Fiel a su cultura, es un permanente agradecido con la vida, por los dones, las alegrías y las oportunidades recibidas, y por sus cuatro hijos a quienes les puso nombres en Aymara, asociados a la naturaleza, al cosmos, y a las cualidades de los dioses. Esa gratitud y la de su pueblo, la resume de manera simple, pero profunda: ”Que nadie se quede atrás, y si alguien se queda, entonces, todos nos devolvemos y lo tomamos de la mano para continuar”. 
 
Otro de los pensamientos que lo caracterizan a él y a la comunidad Aymara es la austeridad y la sencillez: “Para qué necesito diez casas, si sólo necesito una”, dice con la sabiduría ancestral que recorre sus venas.
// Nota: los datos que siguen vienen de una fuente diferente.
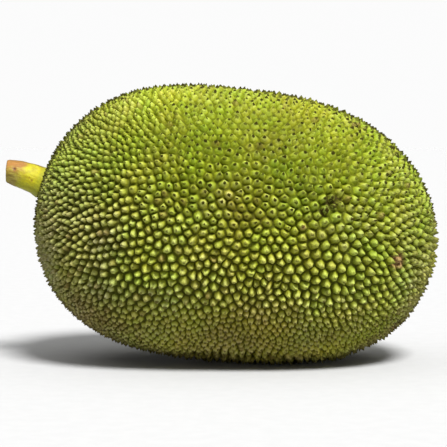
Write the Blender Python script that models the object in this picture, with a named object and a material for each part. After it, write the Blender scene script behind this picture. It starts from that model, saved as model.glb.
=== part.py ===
"""A whole jackfruit lying on its side, with a short stub of its cut stalk.

Metres, +Z up. The long axis runs along X with the stalk at -X, and the
fruit rests on a small flat spot at z = 0. The origin is under the middle
of the object's box.
"""

import math

import bmesh
import bpy
from mathutils import Vector

# Fruit, measured over the tips of its spikes
LONG_AXIS_DIP = math.radians(5.75)  # the blossom end hangs lower than the stalk end
REACH_STALK_END = 0.2136  # from the fruit's middle along the long axis
REACH_BLOSSOM_END = 0.2233
HALF_HEIGHT_UP = 0.1486
HALF_HEIGHT_DOWN = 0.1495
HALF_DEPTH = 0.1465
BLUNT_STALK_END = 2.97  # lengthwise superellipse exponents: 2 is an ellipse
BLUNT_BLOSSOM_END = 2.60
ROUND_ABOVE = 1.82  # crosswise superellipse exponents
ROUND_BELOW = 2.18
UNDERSIDE_SWELL = 0.012  # the belly is this much deeper at the stalk end
SIDE_BOW = 0.005  # the fruit bows gently to the back
FLAT_DEPTH = 0.0060  # how far the resting side is pressed in

# Stalk stub
STALK_ROOT = (-0.2080, 0.0, 0.0468)  # where its axis meets the fruit, from the middle
STALK_RISE = math.radians(19.5)  # its axis points this far above -X
STALK_OUT = 0.0365  # length that shows
STALK_SUNK = 0.0260  # length of the blank that the fruit then cuts away
STALK_R_CUT = 0.0119  # radius at the sawn end
STALK_R_BASE = 0.0152  # radius where it leaves the fruit
STALK_SAG = 0.0018  # bow of its axis
STALK_EDGE = 0.0016  # rounding of the sawn edge
STALK_SIDES = 28
GAP = 0.0003  # clearance between stalk and fruit

SPHERE_LEVELS = 5  # subdivisions of the icosphere that the fruit is shaped from


def signed_power(value, exponent):
    return math.copysign(abs(value) ** exponent, value)


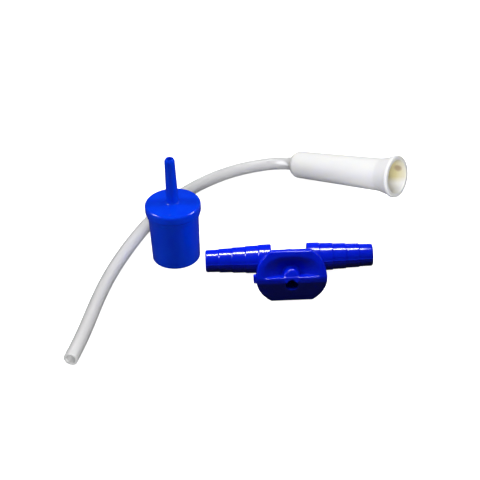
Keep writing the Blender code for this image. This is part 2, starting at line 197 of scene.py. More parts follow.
soft_box("cap_front_box", IN_FRONT, radians(28), 0.75, (0.40, 0.40), 2.5, side_lit)
soft_box("front_box", IN_FRONT, radians(36), 0.75, (0.50, 0.50), 3.6, front_lit)
soft_box("low_box", IN_FRONT, radians(5), 0.75, (0.40, 0.40), 4.6, front_lit)
soft_box("top_box", BEHIND, radians(75), 0.70, (0.30, 0.30), 2.4, front_lit, mirrored=True)
soft_box("back_box", BEHIND, radians(30), 0.75, (0.50, 0.40), 2.4, front_lit)

lens = bpy.data.cameras.new("camera")
lens.lens = CAMERA_LENS
lens.sensor_width = CAMERA_SENSOR
lens.clip_start = 0.01
camera = bpy.data.objects.new("camera", lens)
scene.collection.objects.link(camera)
to_camera = look_from(CAMERA_AZIMUTH, CAMERA_ELEVATION)
camera.location = LAYOUT + to_camera * CAMERA_AWAY
level_view = (-to_camera).to_track_quat("-Z", "Y").to_matrix()
camera.rotation_euler = (level_view @ Matrix.Rotation(-CAMERA_ROLL, 3, "Z")).to_euler()
scene.camera = camera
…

La gratitud, que él la llama reciprocidad, también hace parte de su estilo de vida: “Tenemos que devolverle a la vida parte de lo que la vida nos da, ayudando a que otros aprendan”, no sólo lo afirma, sino que lo ratifica con hechos: tiene en su natal Bolivia una fundación donde instruye a niños de escasos recursos en las técnicas de la pintura, al igual que formación en danza, música y artes escénicas.  
 
Cuando termine su gigantesca obra, no sólo habrá dejado su legado ancestral, sino, además, una guardiana que, vigilante, nos recuerde el respecto por la naturaleza y por la vida.